How and why should we explain the decisions made by artificial intelligence (AI) algorithms?
The need for explainability is not new! The question was already being asked as far back as ancient times, even if back then it was from a philosophical point of view. It was later posed in a formal way at the end of the 19th century, particularly since the work of Charles Peirce. This American philosopher and theorist introduced abductive reasoning, i.e. the search for explanations. Many of the methods used in symbolic AI, which are based on knowledge modelling with approaches such as logic, symbolic learning, etc., are said to be ‘inherently explainable’, because the sequence of reasoning that leads to a decision is identified. But this is only partially true, because if the problem posed becomes too large, with a large number of logical formulas, very complex decision trees, and very numerous association rules, explanation becomes difficult.
The question of explainability is all the more relevant today as the second paradigm of AI, statistical approaches to AI, has been at the forefront in recent years. While symbolic AI is based on rules and reproduces human reasoning, statistical approaches to AI rely on statistical learning methods, in particular artificial neural networks that are trained on large volumes of data. These approaches are part of what is known as machine learning (ML), including deep learning (DL). It is very difficult to extract and express the rules of what neural networks do, which begin with the data.

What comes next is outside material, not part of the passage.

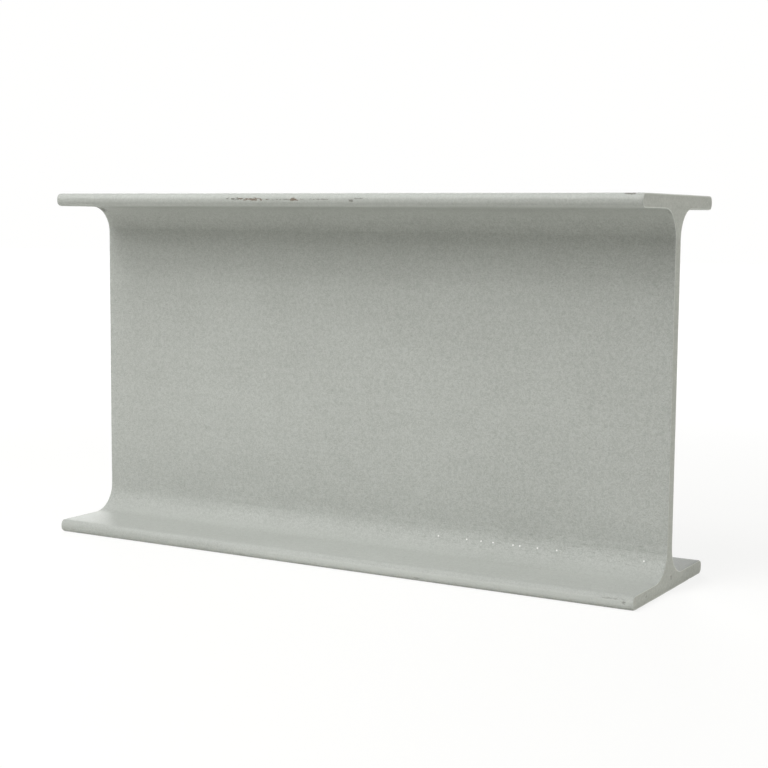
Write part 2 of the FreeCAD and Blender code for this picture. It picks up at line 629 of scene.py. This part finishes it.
def sawn_material():
    n = Nodes(bpy.data.materials.new("sawn_end"))
    uv, where = unrolled(n), placed(n)
    rovings = n.noise(n.place(uv, 0, scale=(0.7, 1, 1)), 1000.0, 2.0, 0.65)
    clumps = n.noise(uv, 360.0, 3.0, 0.6)
    cloud = n.noise(uv, 35.0, 2.0, 0.5)
    kerf = n.noise(n.place(uv, 8, scale=(12, 420, 1)), 1.0, 2.0, 0.5)
    pores = n.remap(n.noise(uv, 700.0, 1.0, 0.5), 0.66, 0.78)
    tone = weighted(n, 0.60, (0.90, clumps), (0.90, rovings), (0.40, cloud), (0.30, kerf))
    tone = n.math("SUBTRACT", tone, n.math("MULTIPLY", pores, 0.30), clamp=True)
    color = n.mix(tone, SAWN_DARK, SAWN_LIGHT)
    ragged = n.math("MULTIPLY", n.math("SUBTRACT", n.noise(where, 900.0, 2.0, 0.6), 0.5), 2.5)
    color = n.mix(marks(n, where, ragged, END_MARKS), color, SOOT)
    n.feed(n.shader.inputs["Base Color"], color)
    n.shader.inputs["Roughness"].default_value = 0.85
    n.shader.inputs["Specular IOR Level"].default_value = 0.2
    relief = weighted(n, 0.5, (0.8, rovings), (1.0, clumps), (0.6, kerf))
    n.feed(n.shader.inputs["Normal"], n.bump(relief, 0.16 * MM, 0.9))
    return n.owner


def arris_material():
    n = Nodes(bpy.data.materials.new("sawn_arris"))
    uv = unrolled(n)
    clumps = n.noise(uv, 300.0, 3.0, 0.6)
    rovings = n.noise(uv, 1300.0, 2.0, 0.6)
    tone = weighted(n, 0.6, (0.9, clumps), (0.5, rovings))
    # Pale broken fibre on the arris, partly painted highlight.
    n.feed(n.shader.inputs["Base Color"], n.mix(tone, SAWN_LIGHT, ARRIS_PALE_AND_HIGHLIGHT))
    n.shader.inputs["Roughness"].default_value = 0.7
    n.shader.inputs["Specular IOR Level"].default_value = 0.25
    return n.owner


# ---------------------------------------------------------------- stage

FLOOR_COLOR = (0.76, 0.757, 0.725, 1)
FLOOR_REACH = 8.0            # metres from the beam to each side of the floor
WHITE = (1, 1, 0.995, 1)
WHITE_STRENGTH = 1.07        # of the floor's plain white
SHADOW_SHARE = 0.22          # of the lit floor's own tone in what the camera sees
WHITE_FROM, WHITE_TO = 0.35, 1.5   # metres over which the floor turns plain white


def seen_directly(n):
    """1 for rays from the camera and for those a glossy or clear surface sends."""
    path = n.add("ShaderNodeLightPath").outputs
    seen = n.math("MAXIMUM", path["Is Camera Ray"], path["Is Glossy Ray"])
    return n.math("MAXIMUM", seen, path["Is Transmission Ray"])


def floor_material():
    """Pale matt floor that shows white, with the beam's soft shadow kept on it."""
    n = Nodes(bpy.data.materials.new("pale_floor"))
    n.shader.inputs["Base Color"].default_value = FLOOR_COLOR
    n.shader.inputs["Roughness"].default_value = 0.9
    n.shader.inputs["Specular IOR Level"].default_value = 0.1
    white = n.add("ShaderNodeEmission")
    white.inputs["Color"].default_value = WHITE
    white.inputs["Strength"].default_value = WHITE_STRENGTH
    where = n.add("ShaderNodeTexCoord").outputs["Object"]
    distance = n.add("ShaderNodeVectorMath", operation="LENGTH")
    n.feed(distance.inputs[0], where)
    far = n.remap(distance.outputs["Value"], WHITE_FROM, WHITE_TO, 1 - SHADOW_SHARE, 1.0)
    blend = n.add("ShaderNodeMixShader")
    n.feed(blend.inputs["Fac"], n.math("MULTIPLY", far, seen_directly(n)))
    n.feed(blend.inputs[1], n.shader.outputs["BSDF"])
    n.feed(blend.inputs[2], white.outputs["Emission"])
    n.feed(n.tree.nodes["Material Output"].inputs["Surface"], blend.outputs["Shader"])
    return n.owner


def make_floor():
    side = FLOOR_REACH
    mesh = bpy.data.meshes.new("floor")
    corners = [(-side, -side, 0), (side, -side, 0), (side, side, 0), (-side, side, 0)]
    mesh.from_pydata(corners, [], [(0, 1, 2, 3)])
    floor = link(bpy.data.objects.new("floor", mesh))
    floor.data.materials.append(floor_material())


def make_surround(light=0.08):
    """World that shows as white and lights the beam only faintly."""
    world = bpy.data.worlds.new("surround")
    bpy.context.scene.world = world
    n = Nodes(world)
    background = n.tree.nodes["Background"]
    background.inputs["Color"].default_value = WHITE
    strength = n.remap(seen_directly(n), 0.0, 1.0, light, 1.0)
    n.feed(background.inputs["Strength"], strength)


# Lamps: place, then width and height, in metres, then power in watts.
LAMPS = {
    "near_front": ((-0.1, -1.5, 1.15), (1.0, 0.8), 10.8),
    "near_over": ((-0.3, -0.8, 1.3), (0.8, 0.8), 7.6),
    "near_left": ((-0.9, -1.3, 1.1), (0.9, 0.8), 2.6),
    "over": ((-0.1, -0.45, 1.2), (0.6, 0.6), 4.1),
    "low_right": ((2.9, 0.5, 0.45), (1.2, 0.7), 38.9),
    "back_left": ((-1.6, 2.6, 1.4), (1.6, 1.2), 55.0),
}


def make_lamps():
    aim = Vector((0, 0, DEPTH / 2))
    for name, (place, size, power) in LAMPS.items():
        lamp = bpy.data.lights.new(name, "AREA")
        lamp.shape = "RECTANGLE"
        lamp.size, lamp.size_y = size
        lamp.energy = power
        obj = link(bpy.data.objects.new(name, lamp))
        obj.location = place
        obj.rotation_euler = (aim - Vector(place)).to_track_quat("-Z", "Y").to_euler()


# ---------------------------------------------------------------- camera

CAMERA_PLACE = (561.7 * MM, -940.1 * MM, 235.4 * MM)
CAMERA_YAW = 30.16
CAMERA_PITCH = -5.98
CAMERA_ROLL = -0.50
CAMERA_LENS = 72.77


def make_camera():
    yaw, pitch, roll = (math.radians(a) for a in (CAMERA_YAW, CAMERA_PITCH, CAMERA_ROLL))
    flat = math.cos(pitch)
    forward = Vector((-math.sin(yaw) * flat, math.cos(yaw) * flat, math.sin(pitch)))
    level = forward.cross(Vector((0, 0, 1))).normalized()
    down = forward.cross(level)
    right = level * math.cos(roll) + down * math.sin(roll)
    up = level * math.sin(roll) - down * math.cos(roll)
    data = bpy.data.cameras.new("camera")
    data.lens = CAMERA_LENS
    data.sensor_width = 36.0
    camera = link(bpy.data.objects.new("camera", data))
    turn = Matrix((right, up, -forward)).transposed().to_4x4()
    camera.matrix_world = Matrix.Translation(CAMERA_PLACE) @ turn
    bpy.context.scene.camera = camera


# ---------------------------------------------------------------- all together

beam = build_beam()
beam.data.materials.append(skin_material())
beam.data.materials.append(sawn_material())
beam.data.materials.append(arris_material())
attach(beam, "root")
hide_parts("i_beam")

make_floor()
make_surround()
make_lamps()
make_camera()
bpy.context.scene.view_settings.view_transform = "Standard"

How can an AI decision be explained?
First of all, it is necessary to define what to explain, for whom, how and why. The choice of explainability tools or methods depends on the answer to these questions. For neural networks, it is possible to answer them at the level of the data used, at the level of the operation of the network itself or at the level of the result produced. For the operation, one may ask whether it is necessary to explain. Take aspirin for example, for a long time it was used without anyone knowing how it worked. When it the way it worked was finally understood, it was used to develop new things, without changing the way aspirin itself was used. In the same way, you can drive a car without understanding the engine but with a level of knowledge that is sufficient to use a car well.
At the level of the result, the explanation may need to go through intermediate steps to explain the final result. For example, I work with radiologists on measuring the thickness of the corpus callosum in premature babies. The radiologists wanted to know where the results came from, which region was recognised in the image, where the measurements were made, to understand what contributed to the decision and explain the final result. These steps were necessary for them to have confidence in the tool.
An algorithm is expected to be neutral, but nothing is ever neutral! The doctor triggers an imaging test for his patient because he is looking for something that he can identify in this image, he has an intention. This introduces biases, which are not statistical, but cognitive, of framing, confirmation, complacency, etc. These same biases are found in the face of images that have been taken. We are faced with these same biases when it comes to the results produced by an algorithm. Furthermore, we should not forget that we trust the algorithm more if it shows us what we are looking for. Another factor to consider is the cost of an error, which can be very different depending on whether or not anything has been detected. Radiologists generally prefer to have a higher number of false positives (since other examinations will always confirm or invalidate what has been detected) than false negatives. It is when the algorithm does not detect anything that it must not be mistaken, even if the doctors always verify the results visually.
Explainability therefore varies according to the user and how an algorithm is used?
Explanation is a process of conversation, of communication. We adapt the level of explanation according to the person we are talking to. To stay within the medical framework, let’s take the example of an image showing a tumour. The doctor will explain this image and the tumour differently depending on whether he is talking to his staff, to students, to an audience in a conference or to his patient. This is why doctors do not want the results from algorithms to be made part of the patient’s records before having had a chance to check them themselves.
We also need to ask ourselves why we want to explain. Is it to justify, to control the functioning of an algorithm, to discover scientific knowledge, a phenomenon? The objectives vary and will therefore require different tools. The stakes also differ, there are issues of trust, ethics, responsibility, and possibly economic issues.
Why is the need for explicability stronger at the moment?
This is mainly due to the increasing use of deep neural networks, which have millions of parameters and are extremely complex. There is a lot of reliance on data in the hope that increasing the volumes used will help improve the results. This being said, there is a lot of domain knowledge that could be used. This is what hybrid AI proposes to do, combining several approaches to AI. It combines knowledge and data, symbolic AI and neural networks, logic and learning. Personally, I’m a big believer in this. But whatever the approach, the role of the human being remains paramount, and the decisions made by an algorithm will always have to be justified.